Probe does little to explain NYPD ties with CIA
Despite this probe, however, the answers are still not so clear.
The Associated Press revealed in August that the NYPD was operating a top-secret unit that was performing clandestine surveillance on the Big Apple’s Muslim community without any probable cause other than targeting them for their religion. Officials on the force had originally denied the existence of the Demographics Unit, but as more and more documents surfaced through the AP’s investigation, the force eventually revealed a handful of details on the division. Now with an internal affairs probe looking to see why a CIA operative was working in cahoots with a municipal police department, an explanation, unfortunately, still seems a ways forthcoming.
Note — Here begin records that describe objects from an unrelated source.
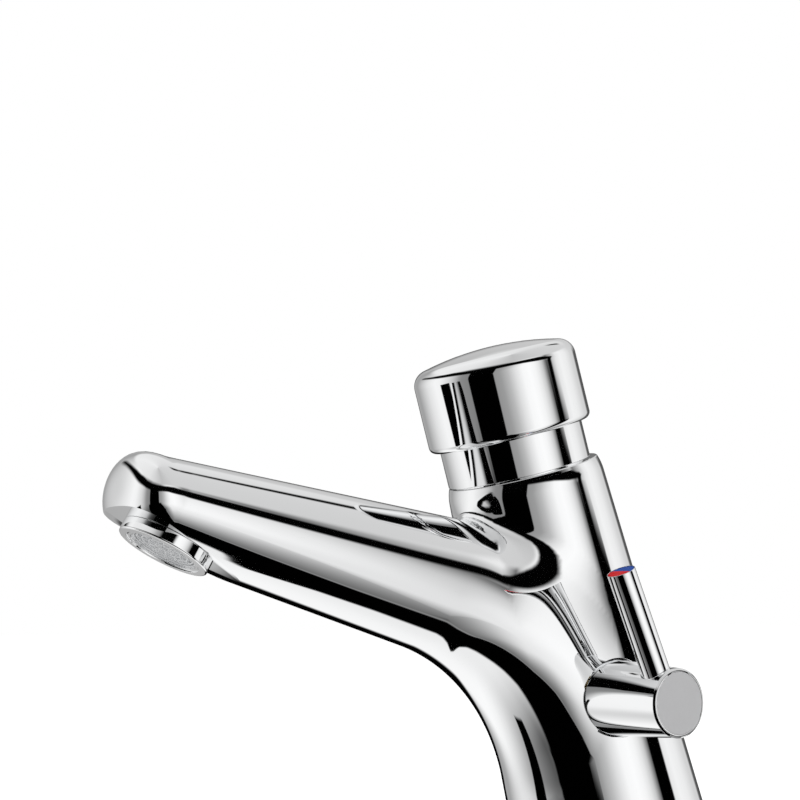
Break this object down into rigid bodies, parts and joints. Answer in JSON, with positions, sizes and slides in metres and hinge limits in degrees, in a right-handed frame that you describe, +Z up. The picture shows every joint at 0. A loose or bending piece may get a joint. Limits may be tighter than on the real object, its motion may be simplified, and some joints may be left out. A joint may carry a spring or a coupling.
{
  "type": "push timed tap",
  "caption": "Leaning self-closing deck tap with a push button on top, a rounded spout and a side lever that sets the water temperature.",
  "frame": {"origin": "where the button's leaning axis meets the deck, at the underside of the base gasket", "axes": "+Z up, the spout points along -Y and the temperature lever is on the +X side; the jet leaves from (0, -0.1429, 0.0848) along (0, -0.485, -0.875)"},
  "size_m": [0.077, 0.1864, 0.2138],
  "materials": {
    "polished_chrome": "mirror polished",
    "satin_chrome": "satin",
    "brass": "machined",
    "steel": "bright",
    "grey_plastic": "matt",
    "white_plastic": "smooth",
    "black_rubber": "matt",
    "red_plastic": "gloss",
    "blue_plastic": "gloss"
  },
  "bodies": {
    "tap": {"tap_body": "polished_chrome", "base_gasket": "black_rubber", "neck_sleeve": "polished_chrome", "timer_housing": "grey_plastic", "spigot_ring": "black_rubber", "timer_gland": "brass", "gland_ring": "black_rubber", "return_spring": "steel", "mixer_sleeve": "grey_plastic", "mixer_nut": "brass", "nut_ring": "black_rubber", "spindle_ring": "black_rubber", "stop_pin": "steel", "outlet_ring": "polished_chrome", "flow_insert": "white_plastic", "outlet_screen": "steel", "outlet_seal": "black_rubber", "inlet_filters": "steel", "fixing_stud": "steel", "clamp_pad": "black_rubber", "clamp_plate": "steel", "clamp_nut": "steel"},
    "button": {"push_cap": "polished_chrome", "cap_disc": "polished_chrome", "cap_screw": "steel", "push_stem": "steel", "piston_clip": "steel", "piston": "grey_plastic", "lip_seal": "black_rubber", "valve_washer": "black_rubber", "valve_plate": "steel", "valve_nut": "steel"},
    "lever": {"knob_hub": "polished_chrome", "knob_end_cap": "satin_chrome", "knob_screw": "steel", "lever_rod": "polished_chrome", "hot_index": "red_plastic", "cold_index": "blue_plastic", "mixer_spindle": "brass", "mixer_spool": "grey_plastic", "spool_rings": "black_rubber", "stop_ring": "grey_plastic"}
  },
  "joints": [
    {"name": "button_slide", "type": "slide", "parent": "tap", "child": "button", "axis": [0, 0.284, -0.9588], "range_m": [0, 0.007], "stiffness_N_per_m": 1000, "springref_m": -0.01, "deforming": ["return_spring"]},
    {"name": "lever_turn", "type": "hinge", "parent": "tap", "child": "lever", "pos_m": [0, -0.0183, 0.0465], "axis": [1, 0, 0], "range_deg": [-52, 38]}
  ]
}
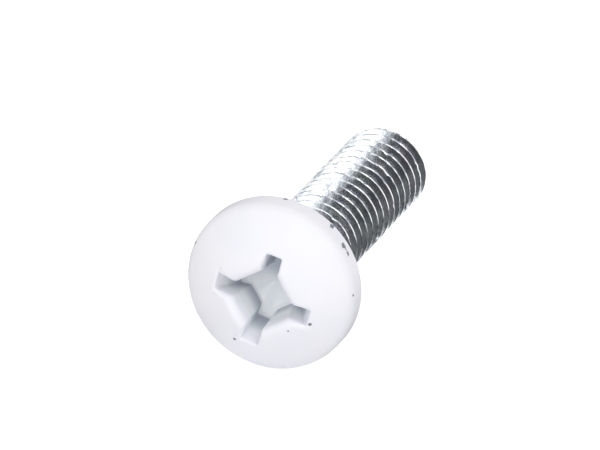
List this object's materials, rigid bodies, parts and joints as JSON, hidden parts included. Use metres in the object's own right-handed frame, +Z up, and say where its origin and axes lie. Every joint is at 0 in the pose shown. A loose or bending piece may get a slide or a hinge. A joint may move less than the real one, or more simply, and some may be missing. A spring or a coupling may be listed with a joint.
{
  "type": "pan head machine screw",
  "caption": "Machine screw with a low domed pan head, a cross recess, a short plain neck and a fine full-length thread, lying on its side.",
  "frame": {"origin": "on the floor under the middle of the screw's box, as the screw lies on its side", "axes": "+X from the head towards the end of the shank, +Z up; the screw's own axis leans 8.4 degrees down towards +X"},
  "size_m": [0.0195, 0.0092, 0.0092],
  "materials": {
    "zinc_plate": "bright zinc plate over rolled steel, with a glossy white paint on the head",
    "white_paint": "glossy white paint, thin and bluish in the recess, chipped at the rim"
  },
  "bodies": {
    "root": {"screw": "zinc_plate"}
  },
  "joints": []
}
The unit has reportedly singled out ethnic Muslims as high-terror-alert citizens, and sent undercover agents within the Police Department into Muslim-majority neighborhoods to conduct secret surveillance and report back with information on businesses, residences and habits. Serious questions have arisen over the legality of the operations, given that the CIA is prohibited from spying domestically in the States. Also called into question, however, has been why the NYPD has been sending officials overseas to gather intellect in foreign nations, creating much confusion as to why the two agencies have been cooperating.
Defending the Demographics Unit upon the opening of the AP’s investigation, Mayor Michael Bloomberg told reporters, “We live in a dangerous world, and we have to be very proactive in making sure that we prevent terrorism," adding, “I think most Muslims want police protection. They don't want their kids … falling off the … train and going down the wrong path.”
Retired-CIA Chief David Cohen told the AP, however, that surveillance occurred on unsuspected citizens with use of language-capable agents and “ethnic officers,” to which he called the department’s “secret weapon.”
In the latest news regarding the operation, NYPD Commissioner Raymond Kelly acknowledged the placement of the CIA operative on the force, and noted that the agent provides officers with “technical information” but “doesn’t have access to any of our investigative files.” On the contrary, CIA Director David Patraeus said that the operative would make sure that information pertinent to both departments was properly shared, opening up many questions about what affiliation the agent has and who is actually coming clean.
If the operative is indeed sharing information between forces, it could only be strengthening ties between the agencies. The AP reports that a CIA liaison in New York already shares intel with the Joint Terrorism Task Force, however, which is staffed by hundreds of members of the NYPD.
A senior US officially speaking anonymously to the AP says that the CIA agent is working alongside the Police Department as a means of gaining managerial training, but with the agency denying he has any access to the NYPD’s files, it is unclear how ha is supervising anyone and to what extent.
"It's really important to fully understand what the nature of the investigations into the Muslim community are all about, and also the partnership between the local police and the CIA," Rep. Jan Schakowsky, D-Ill., a member of the House Intelligence Committee, said in a statement.